The god of convenience has blessed me. My local Bristol farmers’ market also hosts the best bread in the world.

The Common Loaf Bakery uses spelt and rye, flours that have not been hybridised out of their natural existence like wheat has.

I bought a four-seeded (sesame, linseed, sunflower and poppy) spelt loaf and a spelt fruit bread laden with figs, prunes and raisins soaked in sherry, plus hazelnuts, dates, cloves and nutmeg. Not to mention the Celtic sea salt.

Hand crafted artisan bread. It doesn’t get more real than that. (I love those Christians with Hebrew names who make the bread, and keep the price down by living as one family. Respect.)

While in Pie Minister, Bristol’s pie shop, I pick up a copy of Fork.

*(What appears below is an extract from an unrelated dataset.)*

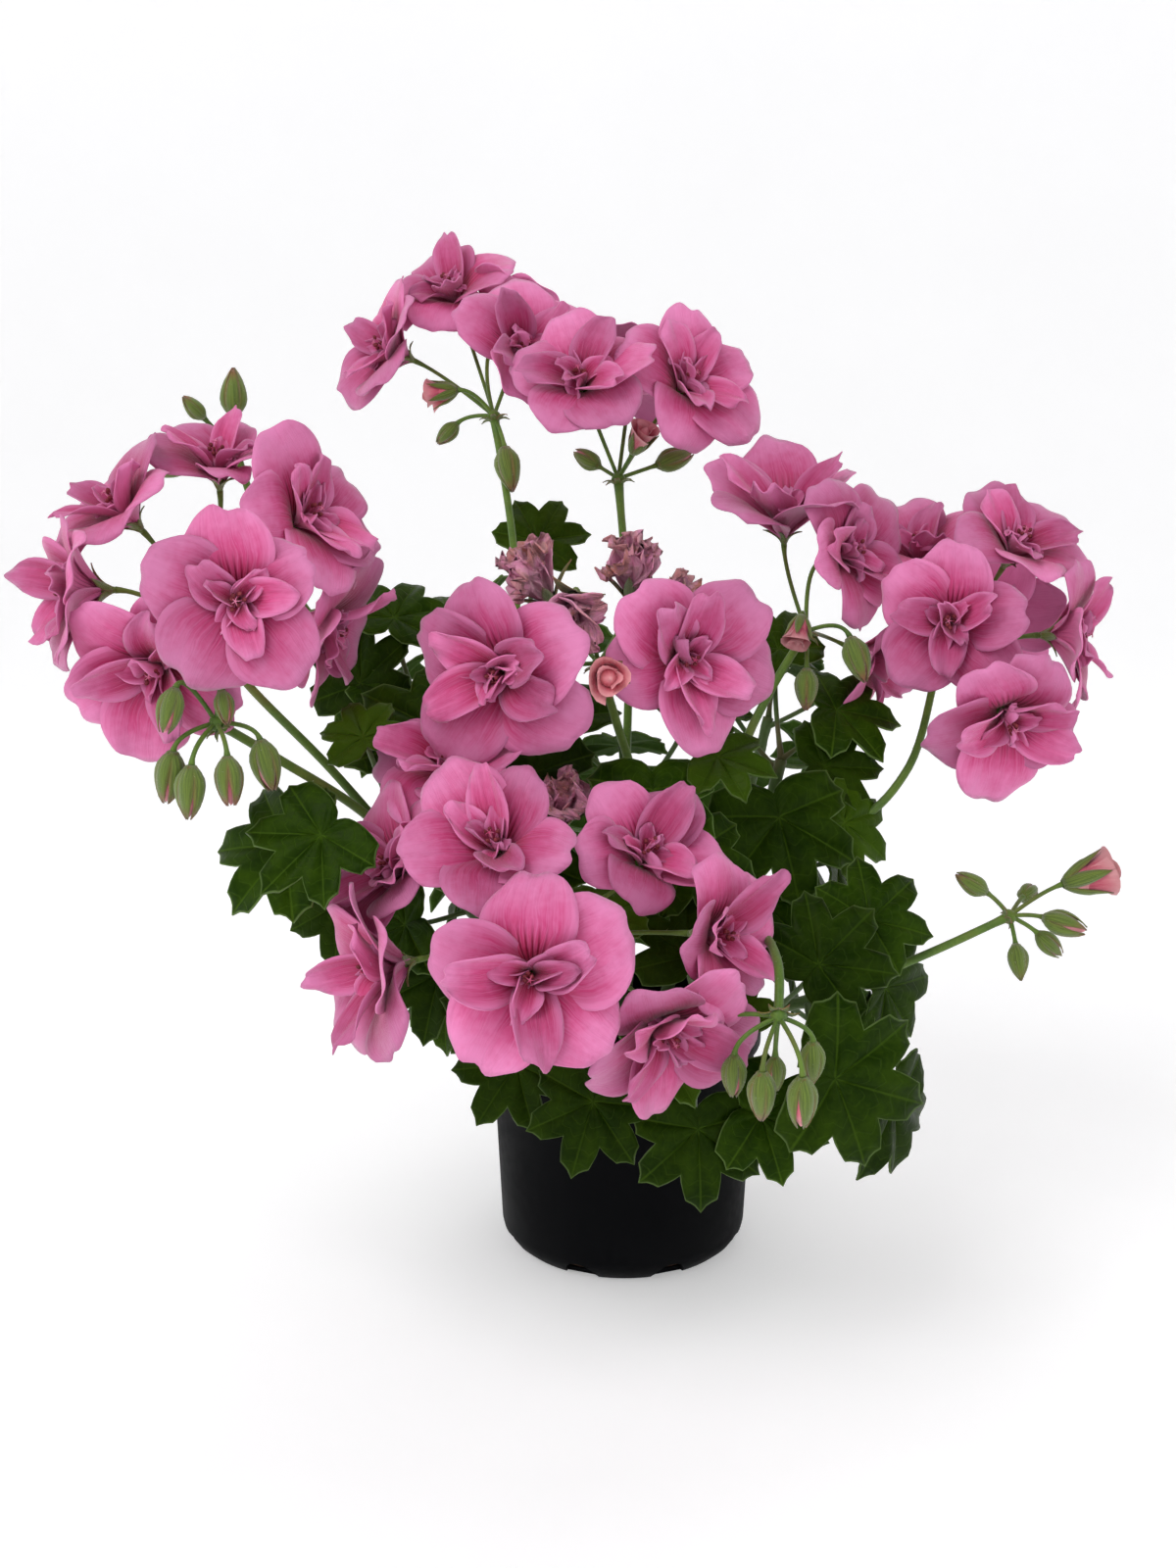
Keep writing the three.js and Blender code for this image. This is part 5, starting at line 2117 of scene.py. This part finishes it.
@dataclass
class Leaf:
    """A fleshy ivy-shaped leaf."""

    plan: Numbers
    fold: float = 0.14
    droop: float = 0.12
    unevenness: float = 0.8
    wall: float = 0.75
    petiole_radius: float = 0.95
    bends: int = 14

    @property
    def seat(self) -> Seat:
        """Where the petiole meets the blade, with y along the middle lobe."""
        _, x, y, z, azimuth, elevation, clock, _ = self.plan
        return Seat.facing(np.array([x, y, z], float), aim(azimuth, elevation), clock)

    def blade(self, grid: Grid) -> bpy.types.Object:
        """The blade, with folds between its ribs and a waved margin.

        Args:
            grid: the flat grid that is bent round the middle of the leaf.

        Returns:
            The blade.
        """
        _, x, y, *_, reach = self.plan
        k = x * 1.7 + y
        angles, shares, rises = (np.array(column) for column in zip(*LEAF_MARGIN))
        # From the middle rib, where it is 0, the phase grows by 1 from each rib to the next.
        phase = 3.0 * np.abs(grid.u)
        stations = np.arange(len(angles)) * 0.5
        turn = np.radians(np.interp(phase, stations, angles)) * np.sign(grid.u)
        off_rib = 2 * np.abs(phase - np.round(phase))
        tooth = np.interp(off_rib, np.linspace(0, 1, len(LEAF_TOOTH)), LEAF_TOOTH) * (1 + 0.3 * wobble(k))
        share = (np.interp(phase, stations, shares) + tooth * (phase < 2.5)) * grid.v
        wave = 0.022 * np.sin(7 * turn + 3 * wobble(k + 0.2))
        wave = wave + 0.014 * np.sin(17 * turn + 3 * wobble(k + 0.4))
        droop = self.droop * (1 + self.unevenness * wobble(x + y))
        puff = 0.02 * np.sin(math.pi * off_rib) * np.sin(math.pi * np.clip(grid.v, 0, 1))
        rise = self.fold * np.interp(phase, stations, rises) ** 0.85 * share - droop * share**2
        height = reach * (rise + wave * grid.v**3 + puff)
        made = grid.bent(self.seat.place(np.sin(turn) * reach * share, np.cos(turn) * reach * share, height))
        youth = max(0.0, (25.5 - reach) / 8.0)
        give_traits(made, 0.5 + 0.5 * wobble(k + 0.5), 0.0, youth)
        return made

    def petiole(self, root: Points) -> tuple[Points, Points]:
        """The leaf's own stalk.

        Args:
            root: where it leaves the stem.

        Returns:
            Its points and its radii.
        """
        seat = self.seat
        bend = seat.origin - 0.35 * np.linalg.norm(seat.origin - root) * seat.z
        foot = seat.origin - 1.2 * seat.y - 0.5 * seat.z
        along = np.linspace(0, 1, self.bends)
        at_root, at_blade = np.exp(-((along / 0.08) ** 2)), np.exp(-(((along - 1) / 0.06) ** 2))
        return bow(root, bend, foot, self.bends), self.petiole_radius + 0.5 * at_root + 0.25 * at_blade


@dataclass
class LeafyStem:
    """A stem with its leaves and their petioles, swollen where they leave it."""

    name: str
    plan: StemPlan
    radius: float = 2.5
    stations: int = 40

    def build(self, kit: PetalKit, finishes: Finishes) -> None:
        """Makes the stem and its leaves, and fixes them to the plant.

        Args:
            kit: holds the flat grids.
            finishes: holds their materials.
        """
        leaves = [Leaf(plan) for plan in self.plan.leaves]
        along = np.linspace(0, 1, self.stations)
        swelling = sum(np.exp(-(((along - leaf.plan[0]) / 0.035) ** 2)) for leaf in leaves)
        radii = self.radius * (1 - 0.25 * along) + 0.35 * np.clip(swelling, 0, 1)
        runs = [(smooth_path(self.plan.path, self.stations), radii)]
        for leaf in leaves:
            root = smooth_path(self.plan.path, 1, leaf.plan[0])[0]
            runs.append(leaf.petiole(root))
        wood = tubes(f"stem_{self.name}", runs, 8)
        dress(wood, finishes.stem)
        shade(wood)
        finish_piece(wood, "stalk", f"leafy_stem_{self.name}")
        blades = joined([leaf.blade(kit.leaf) for leaf in leaves], f"leaves_{self.name}")
        tidy_mesh(blades, merge=0.01, outwards=False)
        dress(blades, finishes.leaf, finishes.leaf_back)
        thicken(blades, Leaf.wall, back=1, offset=0.0)
        shade(blades)
        finish_piece(blades, "leaf")


# The pot and its soil.


@dataclass
class Pot:
    """A thin tapered nursery pot with a rolled rim and drainage notches round its foot.

    Its profile runs up the outside, over the rim and down the inside.
    """

    foot: Ring = (41.5, 0.0)
    profile: tuple[Ring, ...] = (
        (44.6, 2.6), (46.6, 5.6), (47.2, 8.2), (48.0, 25.0), (49.0, 46.0), (50.2, 76.0), (50.4, 79.0),
        (52.2, 79.6), (52.6, 80.6), (52.8, 86.0), (53.0, 91.2), (52.6, 92.0), (51.0, 92.0), (50.6, 91.2),
        (50.2, 81.0), (48.9, 78.0), (47.4, 46.0), (45.7, 8.6), (43.4, 3.6), (40.5, 1.6),
    )
    sides: int = 96
    crease: float = 32.0
    notches: int = 8
    notch_width: float = 13.0
    notch_height: float = 6.6
    notch_depth: float = 15.0
    notch_radius: float = 47.2

    def build(self, finishes: Finishes) -> None:
        """Raises the wall ring by ring, cuts the notches and fixes the pot.

        Args:
            finishes: holds its material.
        """
        pot = turned("pot_shell", self.sides, self.foot, self.profile)
        tidy_mesh(pot)
        cutter = joined([self.cutter(i) for i in range(self.notches)], "notch_cutter")
        cut = pot.modifiers.new("notches", "BOOLEAN")
        cut.operation = "DIFFERENCE"
        cut.solver = "EXACT"
        cut.object = cutter
        apply_modifiers(pot)
        bpy.data.objects.remove(cutter)
        dress(pot, finishes.plastic)
        shade(pot, self.crease)
        finish_piece(pot, "pot", "pot")

    def cutter(self, i: int) -> bpy.types.Object:
        """The body of one arched notch, lying across the pot's bottom corner.

        Args:
            i: the notch's number.

        Returns:
            The body.
        """
        around = 2 * math.pi * (i + 0.5) / self.notches
        x, y = self.notch_radius * math.cos(around), self.notch_radius * math.sin(around)
        bpy.ops.mesh.primitive_cylinder_add(
            vertices=28,
            radius=1.0,
            depth=self.notch_depth * MM,
            location=(x * MM, y * MM, 0.0),
            rotation=(0, math.pi / 2, around),
        )
        made = bpy.context.object
        made.scale = (self.notch_height * MM, self.notch_width / 2 * MM, 1.0)
        bpy.ops.object.transform_apply(location=True, rotation=True, scale=True)
        return made


@dataclass
class Soil:
    """Peat that fills the pot, with a crumbled top that rises from its edge to its crown."""

    foot: Ring = (39.5, 1.95)
    wall: tuple[Ring, ...] = ((45.2, 8.4), (46.6, 40.0), (48.2, 73.0), (47.2, 75.4))
    edge: float = 76.0
    crown: float = 80.0
    steps: int = 15
    step: float = 2.9
    sides: int = 72
    crease: float = 40.0
    crumbs: int = 170
    crumbled: float = 46.0  # how far out the crumbs lie

    def build(self, finishes: Finishes) -> None:
        """Makes the body of the soil and its crumbs, and fixes them.

        Args:
            finishes: holds its material.
        """
        rise = self.crown - self.edge
        top = [
            (self.wall[-1][0] - self.step * i, self.edge + rise * i / self.steps)
            for i in range(1, self.steps + 1)
        ]
        soil = turned("soil_fill", self.sides, self.foot, [*self.wall, *top])
        tidy_mesh(soil)
        co = corners(soil) / MM
        x, y = co[:, 0], co[:, 1]
        lump = 0.9 * np.sin(0.31 * x + 1) * np.cos(0.27 * y)
        lump = lump + 0.6 * np.sin(0.9 * x + 0.5 * y) * np.cos(0.8 * y - 0.4 * x)
        lump = lump + 0.35 * np.sin(2.1 * x + 1.3) * np.sin(2.3 * y)
        co[:, 2] += np.clip((co[:, 2] - 74.0) / 2.0, 0, 1) * lump
        put_corners(soil, co)
        soil = joined([soil, *(self.crumb(i, co) for i in range(self.crumbs))], "soil_fill")
        dress(soil, finishes.soil)
        shade(soil, self.crease)
        finish_piece(soil, "soil", "soil")

    def crumb(self, i: int, ground: Points) -> bpy.types.Object:
        """One loose crumb that lies half sunk in the top.

        Args:
            i: its number.
            ground: the corners of the soil, in millimetres.

        Returns:
            The crumb.
        """
        k = 3.0 * i
        around = math.pi * wobble(k + 0.1)
        out = self.crumbled * math.sqrt(0.5 + 0.5 * wobble(k + 0.2))
        x, y = out * math.cos(around), out * math.sin(around)
        below = 1e6 * (ground[:, 2] < 73.5)  # keeps the crumb off the walls
        near = np.argmin((ground[:, 0] - x) ** 2 + (ground[:, 1] - y) ** 2 + below)
        size = 1.1 + 0.6 * wobble(k + 0.3)
        bpy.ops.mesh.primitive_ico_sphere_add(subdivisions=1, radius=1.0)
        made = bpy.context.object
        co = corners(made) * (size * 1.3, size, size * 0.75)
        co = co * (1 + 0.25 * np.sin(5 * co[:, :1] + i) * np.cos(4 * co[:, 1:2] - i))
        put_corners(made, co + (x, y, ground[near, 2] + 0.2 * size))
        return made


# The studio.


@dataclass(frozen=True)
class Lamp:
    """A soft square light, with its place and size in metres."""

    name: str
    at: tuple[float, float, float]
    size: float
    power: float

    def build(self, target: tuple[float, float, float]) -> None:
        """Hangs the lamp.

        Args:
            target: what it looks at.
        """
        data = bpy.data.lights.new(self.name, "AREA")
        data.size = self.size
        data.energy = self.power
        made = linked(self.name, data)
        made.location = self.at
        made.rotation_euler = (Vector(target) - Vector(self.at)).to_track_quat("-Z", "Y").to_euler()


@dataclass
class Studio:
    """A pale floor that curves up into a round wall, soft lights and the camera."""

    camera_at: tuple[float, float, float] = (-13.7, -700.0, 335.0)
    pitch: float = 12.5  # how far the camera looks down, in degrees
    lens: float = 44.0
    sensor: float = 36.0
    floor_radius: float = 1600.0
    floor_height: float = -0.4
    curve_radius: float = 1000.0
    wall_height: float = 2200.0
    floor_glow: float = 0.3
    air_glow: float = 0.2
    lamps: tuple[Lamp, ...] = (
        Lamp("key", (-0.8, -1.0, 1.7), 1.1, 16.5),
        Lamp("fill", (1.3, -0.9, 0.9), 1.6, 1.3),
        Lamp("crown", (0.2, 0.8, 1.9), 1.2, 8.0),
    )
    middle: tuple[float, float, float] = (0.0, 0.0, 0.2)  # of the plant, in metres

    def build(self) -> None:
        """Makes the floor, the lights and the camera."""
        self.floor()
        for lamp in self.lamps:
            lamp.build(self.middle)
        self.air()
        self.camera()
        bpy.context.scene.view_settings.view_transform = "Standard"

    def camera(self) -> None:
        """Sets up the camera."""
        data = bpy.data.cameras.new("camera")
        data.lens = self.lens
        data.sensor_width = self.sensor
        camera = linked("camera", data)
        camera.location = Vector(self.camera_at) * MM
        camera.rotation_euler = (math.radians(90.0 - self.pitch), 0.0, 0.0)
        bpy.context.scene.camera = camera

    def air(self) -> None:
        """Pale air that lights the plant softly from all round."""
        world = bpy.data.worlds.new("studio_air")
        world.use_nodes = True
        soft = world.node_tree.nodes["Background"]
        soft.inputs["Color"].default_value = (1.0, 0.985, 0.97, 1.0)
        soft.inputs["Strength"].default_value = self.air_glow
        bpy.context.scene.world = world

    def floor(self) -> None:
        """Makes the floor and its wall, far from the plant and open at the top."""
        rings = []
        for a in np.linspace(0, math.pi / 2, 13)[1:]:
            out, up = self.curve_radius * math.sin(a), self.curve_radius * (1 - math.cos(a))
            rings.append((self.floor_radius + out, self.floor_height + up))
        rings.append((self.floor_radius + self.curve_radius, self.floor_height + self.wall_height))
        made = turned("floor", 96, (self.floor_radius, self.floor_height), rings)
        bpy.ops.object.mode_set(mode="EDIT")
        bpy.ops.mesh.delete(type="ONLY_FACE")
        bpy.ops.object.mode_set(mode="OBJECT")
        shade(made, 40.0)
        g, sockets, material = start_material(
            "pale_floor",
            Roughness=0.7,
            Emission_Color=(1.0, 1.0, 1.0, 1.0),
            Emission_Strength=self.floor_glow,
        )
        material.cycles.emission_sampling = "NONE"
        cloud = g.noise(g.place(), 3.0, 2.0)
        g.feed(g.mix(cloud, rgba((0.84, 0.84, 0.85)), rgba((0.88, 0.88, 0.89))), sockets["Base Color"])
        dress(made, material)


def main() -> None:
    """Builds the studio, the pot and the plant, and reports each piece."""
    logging.basicConfig(level=logging.INFO, format="%(message)s")
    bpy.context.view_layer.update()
    Studio().build()
    finishes = Finishes()
    Pot().build(finishes)
    Soil().build(finishes)
    kit = PetalKit.model()
    for name, plan in LEAFY_STEMS.items():
        LeafyStem(name, plan).build(kit, finishes)
    for number, (name, plan) in enumerate(HEADS.items()):
        FlowerHead(name, plan, number).build(kit, finishes)
    kit.remove()


if __name__ == "__main__":
    main()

Promising “no celebrity chefs,” its strap line says: the real food magazine.

Sounds just down my street…

David Felce, the fishmonger, sleeves rolled up, with fish stall

Guilty food secret

When I said I hate tomatoes – and mentioned tomato-substitute, Nomato – I got a comment that made me feel like a ketchup bottle getting a shake.

My commentator, Neil Basil (I keep wanting to call him Captain Vegan, but in a nice way) asked: “Why cook a pretend tomato for someone who doesn’t like tomatoes?”

He’s right. In addition, what place does pretend food have when real food is at stake?

I myself am rather snobby about food technology concoctions such as vegetarian mince and – dare I say it? – vegan cheese.

But stop. Before I cast out someone else’s mote, I should pull out mine own beam.

It’s time to confess: I am addicted to a factory-made milk substitute, soya milk. I prefer it to milk which I find too animal-y in a cup of tea.

I feel I cannot justify my love of organic soya (and oat and nut) milks because they are highly processed and come in Tetrapak cartons that are hard to recycle – although not impossible.

One day when I am living in my dream eco-cottage I will make my own soya milk.